What Is the Goal of Process Automation?
While flexibility, reliability, transparency, performance, and scalability are often sought as the goal of process automation, it aims to create a common enterprise-wide view of each business function and is considered the form of doing business that spurs the organizational growth and transformation. Some of the top goals for implementation of the automation techniques as a part of a business process are:
Transaction Frequency & Repeatability:
Process automation enables a simple, integrated, streamlined process flow that frees human capital from mundane tasks. The monotony of the work reduces the productivity at the workplace as there are fewer chances of achieving the same results when a repetitive task is done by humans, therefore, an automation’s primary goal is to increase the business outcomes by automating high frequency and repetitive tasks. By coordinating tasks and routing them efficiently, automation improves business processes manifolds.
Operational Excellence:
Reaching a new level of operational excellence is another top goal of business process automation. Human-centric & system-centric workflow automation can improve employee & customer experience by delivering high service levels. Speed and adaptability to changing business conditions are the foremost challenges an organization faces.
Automation is the driving force that can increase operational excellence with its flexible and highly responsive solution offerings and execution. While analyzing the candidate processes, the pain points in the existing processes are often recognized, automation can resolve these challenges by simplifying the process and reducing the number the steps and finally the product cycle.
Sustainability:
Every organization should take care of future roll-outs; however, it is a daunting task. Automation techniques that take care of most business needs & processes and possess adequate opportunities to upgrade or improve the system with changing scenarios and requirements of the business environment can drive organizational sustainability.

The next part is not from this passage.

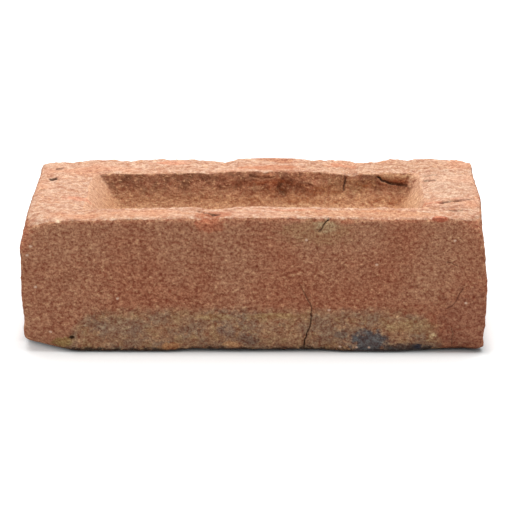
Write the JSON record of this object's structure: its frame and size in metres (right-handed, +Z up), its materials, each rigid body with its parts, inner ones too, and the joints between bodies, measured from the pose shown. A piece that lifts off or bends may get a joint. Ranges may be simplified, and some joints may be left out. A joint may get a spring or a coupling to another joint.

So to ensure business continuity, automation can be aimed to implement.
Quality & Cost-effectiveness:
The inclusion of automation tools and techniques is aimed to ensure consistency in terms of quality and cost-effectiveness. By eliminating human error, ensuring accuracy, and creating complex goods with fewer costs while identifying the errors along the way, it is expected automation can revolutionalize the quality control process.
Communication:
Communication is the driving force behind revenue rise and business growth. Automation can facilitate effective communication which is essential to building trust. It moves people through a funnel until the right message at each stage is delivered. One of the main goals of automation is managing communication effectively to make a decision faster. The ability to control communication goals in real-time is what makes automation an attractive investment.
Support:
The automated system is expected to handle 1:1 minor routine tasks. Also, the various business processes that are conducted in a non-functional environment are subject to uncertainty and disruption, automation creates a stable environment that supports the business processes to work efficiently.
Moreover, automation can reduce the business risks by ensuring higher regulatory compliance through granular process monitoring, error reduction, automated reporting, and auditable events trace-back.
Business Performance:
Automation transforms the business outcomes through better contract support, reduced sales cycles, increased working capital, improved customer satisfaction, and others. The innovative new solutions enabled by automation help organizations in differentiating themselves from competitors.
The manual tasks that are automated slow down the business efficiency; however, to maintain the competitive edge, agility is crucial, automation can contribute to business agility and eliminate the manual steps that are cumbersome and less effective.